In 50 patients the length of the vocal process and the distance between vocal process tip and upper border of the cricoid cartilage were endoscopically measured. Twenty-five total laryngectomy specimens were sagittally and axially sectioned to verify the position of the arytenoids and their relation to the cricoid. The anatomical findings led to the design of laser partial arytenoidectomy and cordotomy (L-PAC), which was used in 45 patients with bilateral cord paralysis in adduction.
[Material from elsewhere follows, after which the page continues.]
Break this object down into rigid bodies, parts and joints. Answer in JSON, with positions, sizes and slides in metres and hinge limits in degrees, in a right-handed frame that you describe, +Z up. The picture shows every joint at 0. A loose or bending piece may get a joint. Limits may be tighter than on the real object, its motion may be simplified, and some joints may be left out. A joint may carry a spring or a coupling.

The anatomical findings showed that the cricoarytenoid joint did not contribute to the airway in any of the measured specimens. Using L-PAC, 100% of the patients were decannulated and no patient needed a postoperative tracheostomy at any time. Only 3 patients experienced minimal postoperative aspiration to liquids (6.7%). Reasonable phonation was achieved as regarded by a speech analysis battery. Three patients (6.7%) needed a contralateral L-PAC.
The shape of the cricoid and the location of its axis of maximum width ought to dictate the technique of glottic widening to be used in bilateral cord immobility in adduction. The present extra-articular technique, L-PAC, showed its versatility in providing an effective balance between the protective, the respiratory, and to lesser extent the phoniatory functions.